What the exercise asks
Repeat the material exactly, leaving nothing out.

Dataset section
··········
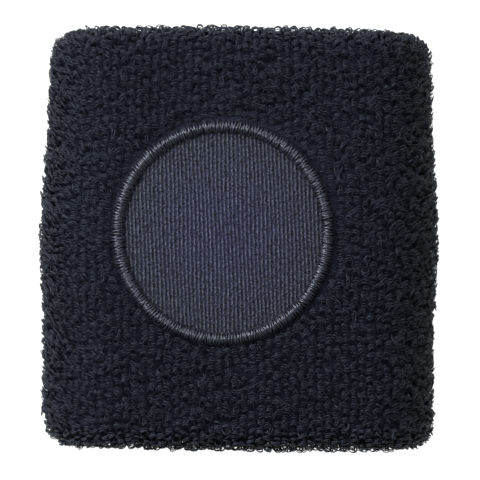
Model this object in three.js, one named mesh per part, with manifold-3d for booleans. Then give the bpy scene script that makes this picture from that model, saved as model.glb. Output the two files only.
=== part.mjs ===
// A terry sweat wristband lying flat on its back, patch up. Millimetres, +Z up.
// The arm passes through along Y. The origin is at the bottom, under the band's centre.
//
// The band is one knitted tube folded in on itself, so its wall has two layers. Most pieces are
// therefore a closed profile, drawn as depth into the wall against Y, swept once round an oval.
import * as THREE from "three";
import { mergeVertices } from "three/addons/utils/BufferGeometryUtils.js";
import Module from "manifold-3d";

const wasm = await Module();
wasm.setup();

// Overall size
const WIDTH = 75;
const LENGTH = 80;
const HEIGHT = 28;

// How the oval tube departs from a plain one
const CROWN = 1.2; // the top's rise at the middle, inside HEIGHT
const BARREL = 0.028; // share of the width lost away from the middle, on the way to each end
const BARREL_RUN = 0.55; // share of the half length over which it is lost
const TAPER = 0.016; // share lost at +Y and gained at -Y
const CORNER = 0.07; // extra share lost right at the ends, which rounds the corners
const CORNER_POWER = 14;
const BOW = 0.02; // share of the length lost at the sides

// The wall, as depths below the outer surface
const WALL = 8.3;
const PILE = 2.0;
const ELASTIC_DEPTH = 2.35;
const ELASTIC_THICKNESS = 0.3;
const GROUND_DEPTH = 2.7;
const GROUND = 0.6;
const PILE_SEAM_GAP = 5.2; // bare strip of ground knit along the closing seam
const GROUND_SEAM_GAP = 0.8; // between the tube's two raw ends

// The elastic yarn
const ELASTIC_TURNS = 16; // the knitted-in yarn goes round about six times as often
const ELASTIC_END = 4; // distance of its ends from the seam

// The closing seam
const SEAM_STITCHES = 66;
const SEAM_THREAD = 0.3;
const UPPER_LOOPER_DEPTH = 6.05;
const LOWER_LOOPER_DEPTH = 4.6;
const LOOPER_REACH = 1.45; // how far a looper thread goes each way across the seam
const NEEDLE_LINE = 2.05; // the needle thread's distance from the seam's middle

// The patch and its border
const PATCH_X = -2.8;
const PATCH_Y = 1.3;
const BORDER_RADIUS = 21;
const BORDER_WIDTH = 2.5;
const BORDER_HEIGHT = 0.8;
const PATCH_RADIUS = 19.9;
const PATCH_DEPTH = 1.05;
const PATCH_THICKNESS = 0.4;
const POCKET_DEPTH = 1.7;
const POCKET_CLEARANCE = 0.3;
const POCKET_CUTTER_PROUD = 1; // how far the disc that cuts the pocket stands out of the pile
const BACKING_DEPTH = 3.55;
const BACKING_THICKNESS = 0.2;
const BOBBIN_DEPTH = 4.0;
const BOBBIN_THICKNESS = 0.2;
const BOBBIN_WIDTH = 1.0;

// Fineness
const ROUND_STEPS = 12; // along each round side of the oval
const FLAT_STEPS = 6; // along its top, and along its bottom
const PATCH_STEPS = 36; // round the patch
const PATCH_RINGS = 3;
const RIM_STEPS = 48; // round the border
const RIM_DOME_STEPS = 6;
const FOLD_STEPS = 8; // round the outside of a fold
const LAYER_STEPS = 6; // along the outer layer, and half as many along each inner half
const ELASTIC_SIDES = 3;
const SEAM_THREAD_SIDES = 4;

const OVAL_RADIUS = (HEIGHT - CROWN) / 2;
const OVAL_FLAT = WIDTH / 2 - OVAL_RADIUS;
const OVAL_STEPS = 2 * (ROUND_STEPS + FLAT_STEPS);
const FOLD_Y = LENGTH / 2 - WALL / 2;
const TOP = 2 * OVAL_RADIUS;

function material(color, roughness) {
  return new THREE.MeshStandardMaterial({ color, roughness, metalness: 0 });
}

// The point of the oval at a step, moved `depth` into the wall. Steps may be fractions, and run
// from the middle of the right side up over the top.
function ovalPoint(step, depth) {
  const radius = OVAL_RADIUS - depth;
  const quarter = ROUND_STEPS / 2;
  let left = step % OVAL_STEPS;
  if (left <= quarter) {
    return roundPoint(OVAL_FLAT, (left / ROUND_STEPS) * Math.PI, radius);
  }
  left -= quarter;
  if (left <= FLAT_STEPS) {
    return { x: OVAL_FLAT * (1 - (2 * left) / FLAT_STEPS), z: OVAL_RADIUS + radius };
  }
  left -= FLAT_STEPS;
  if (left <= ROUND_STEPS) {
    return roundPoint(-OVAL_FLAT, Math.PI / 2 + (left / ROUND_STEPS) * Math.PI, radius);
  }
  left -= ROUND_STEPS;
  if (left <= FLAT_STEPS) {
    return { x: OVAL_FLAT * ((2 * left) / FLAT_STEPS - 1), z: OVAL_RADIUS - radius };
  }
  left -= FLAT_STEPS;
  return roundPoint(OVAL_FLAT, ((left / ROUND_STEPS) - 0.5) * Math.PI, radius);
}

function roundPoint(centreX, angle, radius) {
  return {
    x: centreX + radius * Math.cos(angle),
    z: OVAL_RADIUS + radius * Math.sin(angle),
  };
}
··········
Task answer
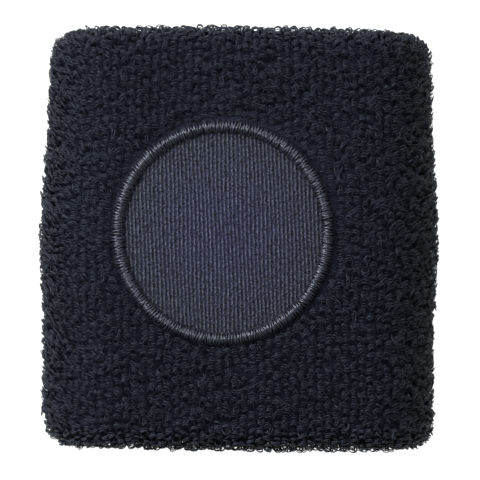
Model this object in three.js, one named mesh per part, with manifold-3d for booleans. Then give the bpy scene script that makes this picture from that model, saved as model.glb. Output the two files only.
=== part.mjs ===
// A terry sweat wristband lying flat on its back, patch up. Millimetres, +Z up.
// The arm passes through along Y. The origin is at the bottom, under the band's centre.
//
// The band is one knitted tube folded in on itself, so its wall has two layers. Most pieces are
// therefore a closed profile, drawn as depth into the wall against Y, swept once round an oval.
import * as THREE from "three";
import { mergeVertices } from "three/addons/utils/BufferGeometryUtils.js";
import Module from "manifold-3d";

const wasm = await Module();
wasm.setup();

// Overall size
const WIDTH = 75;
const LENGTH = 80;
const HEIGHT = 28;

// How the oval tube departs from a plain one
const CROWN = 1.2; // the top's rise at the middle, inside HEIGHT
const BARREL = 0.028; // share of the width lost away from the middle, on the way to each end
const BARREL_RUN = 0.55; // share of the half length over which it is lost
const TAPER = 0.016; // share lost at +Y and gained at -Y
const CORNER = 0.07; // extra share lost right at the ends, which rounds the corners
const CORNER_POWER = 14;
const BOW = 0.02; // share of the length lost at the sides

// The wall, as depths below the outer surface
const WALL = 8.3;
const PILE = 2.0;
const ELASTIC_DEPTH = 2.35;
const ELASTIC_THICKNESS = 0.3;
const GROUND_DEPTH = 2.7;
const GROUND = 0.6;
const PILE_SEAM_GAP = 5.2; // bare strip of ground knit along the closing seam
const GROUND_SEAM_GAP = 0.8; // between the tube's two raw ends

// The elastic yarn
const ELASTIC_TURNS = 16; // the knitted-in yarn goes round about six times as often
const ELASTIC_END = 4; // distance of its ends from the seam

// The closing seam
const SEAM_STITCHES = 66;
const SEAM_THREAD = 0.3;
const UPPER_LOOPER_DEPTH = 6.05;
const LOWER_LOOPER_DEPTH = 4.6;
const LOOPER_REACH = 1.45; // how far a looper thread goes each way across the seam
const NEEDLE_LINE = 2.05; // the needle thread's distance from the seam's middle

// The patch and its border
const PATCH_X = -2.8;
const PATCH_Y = 1.3;
const BORDER_RADIUS = 21;
const BORDER_WIDTH = 2.5;
const BORDER_HEIGHT = 0.8;
const PATCH_RADIUS = 19.9;
const PATCH_DEPTH = 1.05;
const PATCH_THICKNESS = 0.4;
const POCKET_DEPTH = 1.7;
const POCKET_CLEARANCE = 0.3;
const POCKET_CUTTER_PROUD = 1; // how far the disc that cuts the pocket stands out of the pile
const BACKING_DEPTH = 3.55;
const BACKING_THICKNESS = 0.2;
const BOBBIN_DEPTH = 4.0;
const BOBBIN_THICKNESS = 0.2;
const BOBBIN_WIDTH = 1.0;

// Fineness
const ROUND_STEPS = 12; // along each round side of the oval
const FLAT_STEPS = 6; // along its top, and along its bottom
const PATCH_STEPS = 36; // round the patch
const PATCH_RINGS = 3;
const RIM_STEPS = 48; // round the border
const RIM_DOME_STEPS = 6;
const FOLD_STEPS = 8; // round the outside of a fold
const LAYER_STEPS = 6; // along the outer layer, and half as many along each inner half
const ELASTIC_SIDES = 3;
const SEAM_THREAD_SIDES = 4;

const OVAL_RADIUS = (HEIGHT - CROWN) / 2;
const OVAL_FLAT = WIDTH / 2 - OVAL_RADIUS;
const OVAL_STEPS = 2 * (ROUND_STEPS + FLAT_STEPS);
const FOLD_Y = LENGTH / 2 - WALL / 2;
const TOP = 2 * OVAL_RADIUS;

function material(color, roughness) {
  return new THREE.MeshStandardMaterial({ color, roughness, metalness: 0 });
}

// The point of the oval at a step, moved `depth` into the wall. Steps may be fractions, and run
// from the middle of the right side up over the top.
function ovalPoint(step, depth) {
  const radius = OVAL_RADIUS - depth;
  const quarter = ROUND_STEPS / 2;
  let left = step % OVAL_STEPS;
  if (left <= quarter) {
    return roundPoint(OVAL_FLAT, (left / ROUND_STEPS) * Math.PI, radius);
  }
  left -= quarter;
  if (left <= FLAT_STEPS) {
    return { x: OVAL_FLAT * (1 - (2 * left) / FLAT_STEPS), z: OVAL_RADIUS + radius };
  }
  left -= FLAT_STEPS;
  if (left <= ROUND_STEPS) {
    return roundPoint(-OVAL_FLAT, Math.PI / 2 + (left / ROUND_STEPS) * Math.PI, radius);
  }
  left -= ROUND_STEPS;
  if (left <= FLAT_STEPS) {
    return { x: OVAL_FLAT * ((2 * left) / FLAT_STEPS - 1), z: OVAL_RADIUS - radius };
  }
  left -= FLAT_STEPS;
  return roundPoint(OVAL_FLAT, ((left / ROUND_STEPS) - 0.5) * Math.PI, radius);
}

function roundPoint(centreX, angle, radius) {
  return {
    x: centreX + radius * Math.cos(angle),
    z: OVAL_RADIUS + radius * Math.sin(angle),
  };
}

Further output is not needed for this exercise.